Return the material below in full and exactly.

-- start Source excerpt --

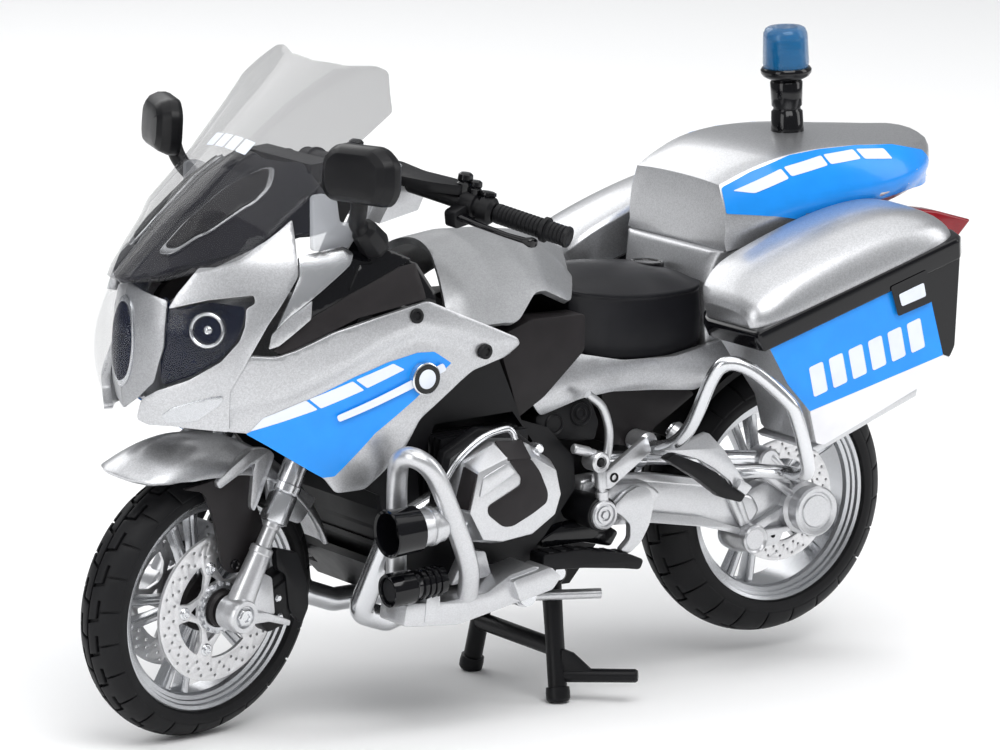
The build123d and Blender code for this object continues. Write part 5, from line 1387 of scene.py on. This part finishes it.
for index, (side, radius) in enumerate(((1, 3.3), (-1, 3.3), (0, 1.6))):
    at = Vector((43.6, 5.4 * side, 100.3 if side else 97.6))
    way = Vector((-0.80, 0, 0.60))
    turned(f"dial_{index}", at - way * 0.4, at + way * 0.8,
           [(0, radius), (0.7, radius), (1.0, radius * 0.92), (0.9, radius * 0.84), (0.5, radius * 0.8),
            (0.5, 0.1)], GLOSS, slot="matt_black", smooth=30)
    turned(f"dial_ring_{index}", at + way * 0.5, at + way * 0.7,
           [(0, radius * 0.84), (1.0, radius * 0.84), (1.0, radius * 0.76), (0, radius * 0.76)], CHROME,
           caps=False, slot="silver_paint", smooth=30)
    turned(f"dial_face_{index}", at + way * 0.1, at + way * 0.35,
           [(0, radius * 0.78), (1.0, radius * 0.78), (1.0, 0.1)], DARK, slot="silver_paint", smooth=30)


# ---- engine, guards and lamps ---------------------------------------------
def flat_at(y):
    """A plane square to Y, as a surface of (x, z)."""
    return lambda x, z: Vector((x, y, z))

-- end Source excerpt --

### Correct response
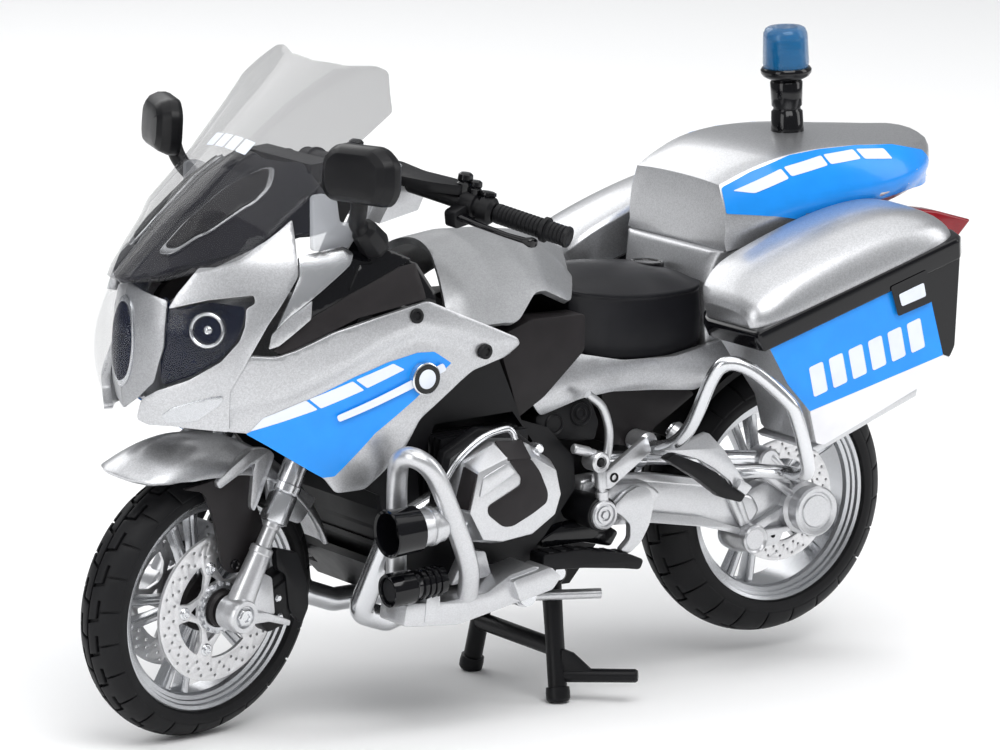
The build123d and Blender code for this object continues. Write part 5, from line 1387 of scene.py on. This part finishes it.
for index, (side, radius) in enumerate(((1, 3.3), (-1, 3.3), (0, 1.6))):
    at = Vector((43.6, 5.4 * side, 100.3 if side else 97.6))
    way = Vector((-0.80, 0, 0.60))
    turned(f"dial_{index}", at - way * 0.4, at + way * 0.8,
           [(0, radius), (0.7, radius), (1.0, radius * 0.92), (0.9, radius * 0.84), (0.5, radius * 0.8),
            (0.5, 0.1)], GLOSS, slot="matt_black", smooth=30)
    turned(f"dial_ring_{index}", at + way * 0.5, at + way * 0.7,
           [(0, radius * 0.84), (1.0, radius * 0.84), (1.0, radius * 0.76), (0, radius * 0.76)], CHROME,
           caps=False, slot="silver_paint", smooth=30)
    turned(f"dial_face_{index}", at + way * 0.1, at + way * 0.35,
           [(0, radius * 0.78), (1.0, radius * 0.78), (1.0, 0.1)], DARK, slot="silver_paint", smooth=30)


# ---- engine, guards and lamps ---------------------------------------------
def flat_at(y):
    """A plane square to Y, as a surface of (x, z)."""
    return lambda x, z: Vector((x, y, z))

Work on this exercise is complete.